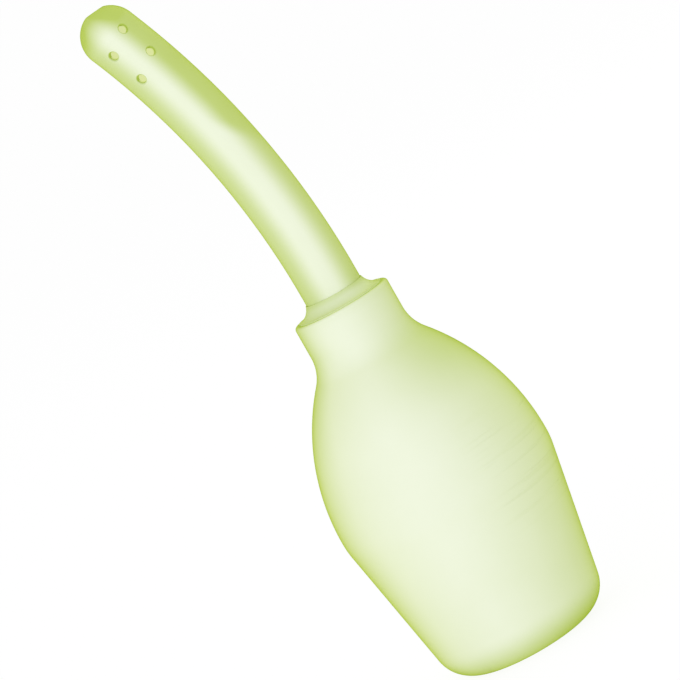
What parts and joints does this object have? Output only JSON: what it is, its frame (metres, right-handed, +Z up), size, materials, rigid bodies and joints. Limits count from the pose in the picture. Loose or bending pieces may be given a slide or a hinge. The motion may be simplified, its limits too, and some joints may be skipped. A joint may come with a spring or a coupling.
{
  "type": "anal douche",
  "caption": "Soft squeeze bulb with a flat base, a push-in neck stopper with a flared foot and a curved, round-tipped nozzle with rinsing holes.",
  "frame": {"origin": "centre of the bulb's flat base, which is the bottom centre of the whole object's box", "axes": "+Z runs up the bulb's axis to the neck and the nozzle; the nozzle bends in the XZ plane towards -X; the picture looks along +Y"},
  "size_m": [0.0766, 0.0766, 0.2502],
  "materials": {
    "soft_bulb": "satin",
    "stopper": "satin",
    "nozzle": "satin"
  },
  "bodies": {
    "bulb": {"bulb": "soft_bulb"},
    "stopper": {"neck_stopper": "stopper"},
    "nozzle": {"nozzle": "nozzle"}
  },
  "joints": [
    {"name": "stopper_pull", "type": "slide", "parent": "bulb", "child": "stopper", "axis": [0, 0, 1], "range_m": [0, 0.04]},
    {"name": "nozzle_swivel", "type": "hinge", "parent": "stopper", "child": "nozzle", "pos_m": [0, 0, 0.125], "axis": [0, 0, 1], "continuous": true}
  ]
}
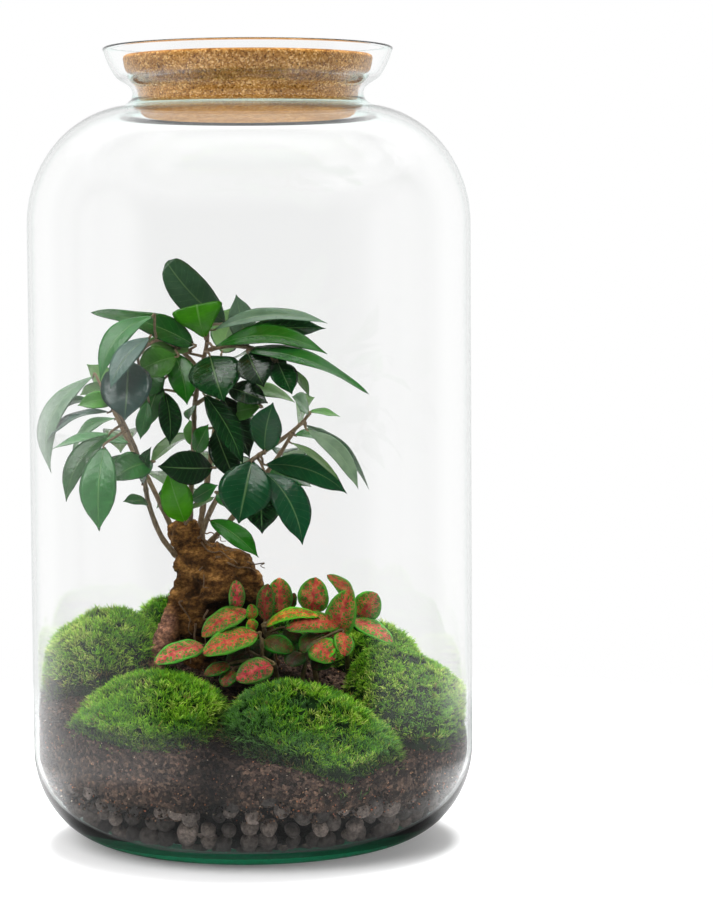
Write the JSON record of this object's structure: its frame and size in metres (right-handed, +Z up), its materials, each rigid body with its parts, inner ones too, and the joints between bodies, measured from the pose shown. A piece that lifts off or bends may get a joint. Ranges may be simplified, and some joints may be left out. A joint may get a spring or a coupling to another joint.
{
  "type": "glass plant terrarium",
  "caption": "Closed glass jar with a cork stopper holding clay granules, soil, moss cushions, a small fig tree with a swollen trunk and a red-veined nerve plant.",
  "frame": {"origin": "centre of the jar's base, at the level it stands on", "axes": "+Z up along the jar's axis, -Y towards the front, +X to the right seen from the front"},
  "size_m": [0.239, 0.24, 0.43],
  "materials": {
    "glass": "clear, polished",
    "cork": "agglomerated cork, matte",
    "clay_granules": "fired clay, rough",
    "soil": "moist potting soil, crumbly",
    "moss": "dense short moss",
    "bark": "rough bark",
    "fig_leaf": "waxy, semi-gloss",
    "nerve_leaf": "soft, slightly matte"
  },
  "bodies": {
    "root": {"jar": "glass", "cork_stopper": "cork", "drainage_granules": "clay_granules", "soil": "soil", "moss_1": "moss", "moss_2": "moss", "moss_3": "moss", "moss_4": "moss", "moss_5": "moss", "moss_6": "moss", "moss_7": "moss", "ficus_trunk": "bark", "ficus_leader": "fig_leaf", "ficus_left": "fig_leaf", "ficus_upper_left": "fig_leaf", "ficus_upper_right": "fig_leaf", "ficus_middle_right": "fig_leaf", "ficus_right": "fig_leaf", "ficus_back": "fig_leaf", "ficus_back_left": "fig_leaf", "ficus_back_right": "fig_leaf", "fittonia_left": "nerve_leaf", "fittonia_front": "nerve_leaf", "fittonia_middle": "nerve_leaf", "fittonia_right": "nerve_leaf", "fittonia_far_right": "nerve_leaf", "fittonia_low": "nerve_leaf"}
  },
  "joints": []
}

* Exercise requirements *
Go over the data above and copy every line that has the word "bends" in it.

* The output *
  "frame": {"origin": "centre of the bulb's flat base, which is the bottom centre of the whole object's box", "axes": "+Z runs up the bulb's axis to the neck and the nozzle; the nozzle bends in the XZ plane towards -X; the picture looks along +Y"},
Write the JSON record of this object's structure: its frame and size in metres (right-handed, +Z up), its materials, each rigid body with its parts, inner ones too, and the joints between bodies, measured from the pose shown. A piece that lifts off or bends may get a joint. Ranges may be simplified, and some joints may be left out. A joint may get a spring or a coupling to another joint.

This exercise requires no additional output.